:: Dataset section

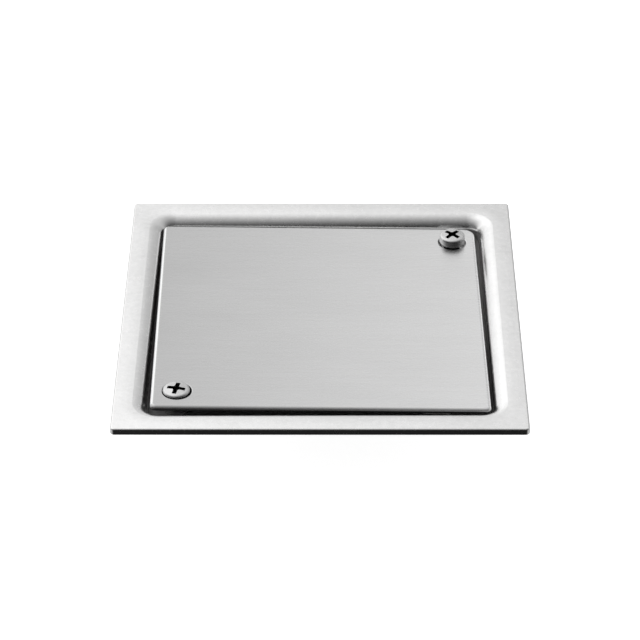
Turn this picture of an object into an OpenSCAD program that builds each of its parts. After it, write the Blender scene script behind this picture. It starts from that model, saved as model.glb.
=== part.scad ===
// Square floor drain with a solid screw-down cover.
// Water runs in through the slot round the cover, over the sump tray and
// down the outlet spigot. Z = 0 is the underside of the flange, where the
// drain sits on the floor; X and Y are centred on the outlet. The cover
// lies a little askew in its frame, low at the rear right corner.

/* [Frame] */
// Outside width of the square frame
frame_w = 150; // [148:1:200]
// Thickness of the frame's pressed sheet
frame_t = 2.5; // [2:0.1:3]
// Clear width of the square well
well_w = 125.2; // [125:0.1:126]
// Radius of the well's corners, on the wall
well_corner_r = 4.5; // [4:0.1:5]
// Outer radius of the edge rolled down into the well
roll_r = 5.9; // [5:0.1:6]
// Radius of the soft crown that leads from the flat flange into the roll
crown_r = 60; // [40:1:80]
// Rounding of the flange's outer top edge
frame_edge_r = 0.7; // [0.3:0.1:0.9]
// Radius of the frame's outer corners
frame_corner_r = 1.5; // [1.2:0.1:6]
// Depth from the top of the flange to the tray's floor
well_depth = 8.2; // [8.2:0.1:9.5]

/* [Sump tray] */
// Thickness of the tray's sheet
tray_t = 1.2; // [1:0.1:1.5]
// Diameter at which the floor starts to fall to the outlet
dish_d = 108; // [100:1:112]
// Fall of the dish
dish_fall = 6.5; // [4:0.1:7]
// Diameter of the flat ring round the outlet
outlet_ring_d = 58; // [56:1:62]

/* [Outlet] */
// Outside diameter of the spigot
spigot_d = 50; // [48:0.5:52]
// Wall of the spigot
spigot_wall = 1.5; // [1:0.1:2]
// Free length of the spigot below the tray
spigot_len = 23; // [20:0.5:60]
// Height of the lip seal on the spigot
seal_h = 7.6; // [7:0.1:10]

/* [Cover] */
// Width of the square cover plate
cover_w = 123.6; // [122.8:0.1:124]
// Thickness of the cover's sheet
cover_t = 1.8; // [1.6:0.1:1.9]
// Radius of the rolled-over top edge
cover_edge_r = 1.4; // [0.4:0.1:1.5]
// Radius of three corners
cover_corner_r = 2; // [1.6:0.1:3]
// Radius of the rear right corner
cover_clip_r = 4.5; // [2:0.1:6]
// Depth of the cover's middle below the top of the flange
cover_drop = 1.67; // [1.5:0.01:1.7]
// Degrees by which the cover slopes down towards the rear
cover_tip_rear = 1.15; // [0:0.05:1.15]
// Degrees by which the cover slopes down towards the right
cover_tip_right = 1.0; // [0.3:0.05:1]
// Degrees by which the cover is turned in its well
cover_turn = 0.5; // [0:0.05:0.5]

/* [Cover screws] */
// Distance of each screw from the middle, along X and along Y
screw_off = 52; // [51.7:0.1:52.2]
// Thread diameter
screw_d = 5; // [4:0.5:5]
// Length under the head
screw_len = 10; // [8:0.5:10]
// Diameter of the pan head
head_d = 10; // [9.4:0.1:10]
// Height of the pan head
head_h = 3.7; // [3.4:0.1:3.8]
// Depth of the head of the rear screw, measured down from the flange's top to the underside of the head
rear_head_depth = 3.6; // [3.5:0.1:3.8]
// Diameter of the pressed seat that takes the head
seat_d = 10.8; // [10.8:0.1:11.2]
// Rounding of the seat's mouth
seat_mouth_r = 0.4; // [0.3:0.1:0.8]
// Depth of that seat
seat_depth = 2.7; // [2.6:0.1:3]

/* [Rests] */
// Width of each folded rest
rest_w = 14; // [8:1:16]
// Thickness of its strip
rest_t = 1.2; // [1:0.1:1.3]

/* [Hidden] */
$fn = 96;

top_z = frame_t;                          // top of the flange
floor_z = top_z - well_depth;             // tray floor, inside
hw = well_w / 2;                          // half the well
corner_c = hw - well_corner_r;            // centre of each well corner
sink = 0.12;                              // fall of the crown, where it meets the roll
wall_t = frame_t - 0.1;                   // the sheet, thinned over the roll
tray_under_z = floor_z - tray_t;
ring_z = floor_z - dish_fall;             // floor of the outlet ring
spigot_top_z = ring_z - tray_t;
spigot_end_z = spigot_top_z - spigot_len;
bore_r = spigot_d / 2 - spigot_wall;
groove_r = spigot_d / 2 - 0.4;            // floor of the seal's groove
groove_h = seal_h + 0.4;                  // its height, up to the tray
seat_wall = 1.1;                          // wall of the pressed seat
seat_floor = 1.0;                         // sheet left under the seat
seat_hole_d = 6.4;                        // clearance hole in the seat
boss_r = 5.5;                             // body of the threaded boss
boss_neck_r = 4.5;                        // neck through the tray
boss_end_z = top_z - 15.9;
slip = 0.05;                              // gap between parts that fit

// The cover's own plane: n is its normal, cover_mid its middle, and
// cover_z() the height of the plane h above the top face at x, y.
cover_mid = [-0.3, 0, top_z - cover_drop];
ax = -cover_tip_rear;
ay = cover_tip_right;
n = [cos(ax) * sin(ay), -sin(ax), cos(ax) * cos(ay)];
function cover_z(x, y, h) = cover_mid[2]
    + (h - n[0] * (x - cover_mid[0]) - n[1] * (y - cover_mid[1])) / n[2];
tilt = sqrt(n[0] * n[0] + n[1] * n[1]) / n[2];
// Axes of the front and the rear screw; the pair stands a little to the left
screw_at = [[-screw_off - 0.3, -screw_off], [screw_off - 0.3, screw_off]];
// The cover's seats sit a little off its screws; seat_at gives them in the cover's plane
front_seat = screw_at[0] + [0.18, -0.22];
rear_seat = screw_at[1] + [0, -0.2];
function in_cover(p) = [(p[0] - cover_mid[0]) * cos(cover_turn) + (p[1] - cover_mid[1]) * sin(cover_turn),
                        (p[1] - cover_mid[1]) * cos(cover_turn) - (p[0] - cover_mid[0]) * sin(cover_turn)];
seat_at = [in_cover(front_seat), in_cover(rear_seat)];

// The boss stops just under the low seat; the front head sits on the high one.
boss_top_z = cover_z(rear_seat[0], rear_seat[1], -seat_depth - seat_floor)
    - (seat_d / 2 + seat_wall) * tilt - 0.04;
front_head_z = cover_z(front_seat[0], front_seat[1], -seat_depth)
    + (head_d / 2 + 0.5) * tilt + 0.02;
rear_head_z = top_z - rear_head_depth;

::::

● **Work required**:
Extract each line of the listing above, copying it word for word.

● **Output of the exercise**:
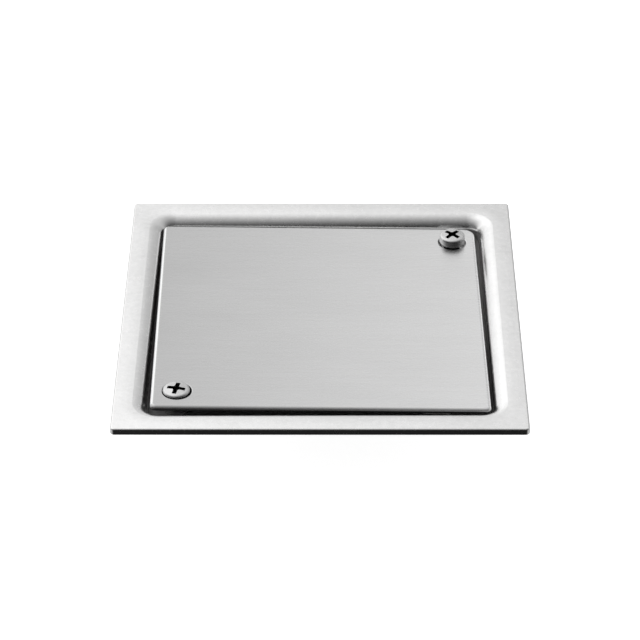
Turn this picture of an object into an OpenSCAD program that builds each of its parts. After it, write the Blender scene script behind this picture. It starts from that model, saved as model.glb.
=== part.scad ===
// Square floor drain with a solid screw-down cover.
// Water runs in through the slot round the cover, over the sump tray and
// down the outlet spigot. Z = 0 is the underside of the flange, where the
// drain sits on the floor; X and Y are centred on the outlet. The cover
// lies a little askew in its frame, low at the rear right corner.

/* [Frame] */
// Outside width of the square frame
frame_w = 150; // [148:1:200]
// Thickness of the frame's pressed sheet
frame_t = 2.5; // [2:0.1:3]
// Clear width of the square well
well_w = 125.2; // [125:0.1:126]
// Radius of the well's corners, on the wall
well_corner_r = 4.5; // [4:0.1:5]
// Outer radius of the edge rolled down into the well
roll_r = 5.9; // [5:0.1:6]
// Radius of the soft crown that leads from the flat flange into the roll
crown_r = 60; // [40:1:80]
// Rounding of the flange's outer top edge
frame_edge_r = 0.7; // [0.3:0.1:0.9]
// Radius of the frame's outer corners
frame_corner_r = 1.5; // [1.2:0.1:6]
// Depth from the top of the flange to the tray's floor
well_depth = 8.2; // [8.2:0.1:9.5]

/* [Sump tray] */
// Thickness of the tray's sheet
tray_t = 1.2; // [1:0.1:1.5]
// Diameter at which the floor starts to fall to the outlet
dish_d = 108; // [100:1:112]
// Fall of the dish
dish_fall = 6.5; // [4:0.1:7]
// Diameter of the flat ring round the outlet
outlet_ring_d = 58; // [56:1:62]

/* [Outlet] */
// Outside diameter of the spigot
spigot_d = 50; // [48:0.5:52]
// Wall of the spigot
spigot_wall = 1.5; // [1:0.1:2]
// Free length of the spigot below the tray
spigot_len = 23; // [20:0.5:60]
// Height of the lip seal on the spigot
seal_h = 7.6; // [7:0.1:10]

/* [Cover] */
// Width of the square cover plate
cover_w = 123.6; // [122.8:0.1:124]
// Thickness of the cover's sheet
cover_t = 1.8; // [1.6:0.1:1.9]
// Radius of the rolled-over top edge
cover_edge_r = 1.4; // [0.4:0.1:1.5]
// Radius of three corners
cover_corner_r = 2; // [1.6:0.1:3]
// Radius of the rear right corner
cover_clip_r = 4.5; // [2:0.1:6]
// Depth of the cover's middle below the top of the flange
cover_drop = 1.67; // [1.5:0.01:1.7]
// Degrees by which the cover slopes down towards the rear
cover_tip_rear = 1.15; // [0:0.05:1.15]
// Degrees by which the cover slopes down towards the right
cover_tip_right = 1.0; // [0.3:0.05:1]
// Degrees by which the cover is turned in its well
cover_turn = 0.5; // [0:0.05:0.5]

/* [Cover screws] */
// Distance of each screw from the middle, along X and along Y
screw_off = 52; // [51.7:0.1:52.2]
// Thread diameter
screw_d = 5; // [4:0.5:5]
// Length under the head
screw_len = 10; // [8:0.5:10]
// Diameter of the pan head
head_d = 10; // [9.4:0.1:10]
// Height of the pan head
head_h = 3.7; // [3.4:0.1:3.8]
// Depth of the head of the rear screw, measured down from the flange's top to the underside of the head
rear_head_depth = 3.6; // [3.5:0.1:3.8]
// Diameter of the pressed seat that takes the head
seat_d = 10.8; // [10.8:0.1:11.2]
// Rounding of the seat's mouth
seat_mouth_r = 0.4; // [0.3:0.1:0.8]
// Depth of that seat
seat_depth = 2.7; // [2.6:0.1:3]

/* [Rests] */
// Width of each folded rest
rest_w = 14; // [8:1:16]
// Thickness of its strip
rest_t = 1.2; // [1:0.1:1.3]

/* [Hidden] */
$fn = 96;

top_z = frame_t;                          // top of the flange
floor_z = top_z - well_depth;             // tray floor, inside
hw = well_w / 2;                          // half the well
corner_c = hw - well_corner_r;            // centre of each well corner
sink = 0.12;                              // fall of the crown, where it meets the roll
wall_t = frame_t - 0.1;                   // the sheet, thinned over the roll
tray_under_z = floor_z - tray_t;
ring_z = floor_z - dish_fall;             // floor of the outlet ring
spigot_top_z = ring_z - tray_t;
spigot_end_z = spigot_top_z - spigot_len;
bore_r = spigot_d / 2 - spigot_wall;
groove_r = spigot_d / 2 - 0.4;            // floor of the seal's groove
groove_h = seal_h + 0.4;                  // its height, up to the tray
seat_wall = 1.1;                          // wall of the pressed seat
seat_floor = 1.0;                         // sheet left under the seat
seat_hole_d = 6.4;                        // clearance hole in the seat
boss_r = 5.5;                             // body of the threaded boss
boss_neck_r = 4.5;                        // neck through the tray
boss_end_z = top_z - 15.9;
slip = 0.05;                              // gap between parts that fit

// The cover's own plane: n is its normal, cover_mid its middle, and
// cover_z() the height of the plane h above the top face at x, y.
cover_mid = [-0.3, 0, top_z - cover_drop];
ax = -cover_tip_rear;
ay = cover_tip_right;
n = [cos(ax) * sin(ay), -sin(ax), cos(ax) * cos(ay)];
function cover_z(x, y, h) = cover_mid[2]
    + (h - n[0] * (x - cover_mid[0]) - n[1] * (y - cover_mid[1])) / n[2];
tilt = sqrt(n[0] * n[0] + n[1] * n[1]) / n[2];
// Axes of the front and the rear screw; the pair stands a little to the left
screw_at = [[-screw_off - 0.3, -screw_off], [screw_off - 0.3, screw_off]];
// The cover's seats sit a little off its screws; seat_at gives them in the cover's plane
front_seat = screw_at[0] + [0.18, -0.22];
rear_seat = screw_at[1] + [0, -0.2];
function in_cover(p) = [(p[0] - cover_mid[0]) * cos(cover_turn) + (p[1] - cover_mid[1]) * sin(cover_turn),
                        (p[1] - cover_mid[1]) * cos(cover_turn) - (p[0] - cover_mid[0]) * sin(cover_turn)];
seat_at = [in_cover(front_seat), in_cover(rear_seat)];

// The boss stops just under the low seat; the front head sits on the high one.
boss_top_z = cover_z(rear_seat[0], rear_seat[1], -seat_depth - seat_floor)
    - (seat_d / 2 + seat_wall) * tilt - 0.04;
front_head_z = cover_z(front_seat[0], front_seat[1], -seat_depth)
    + (head_d / 2 + 0.5) * tilt + 0.02;
rear_head_z = top_z - rear_head_depth;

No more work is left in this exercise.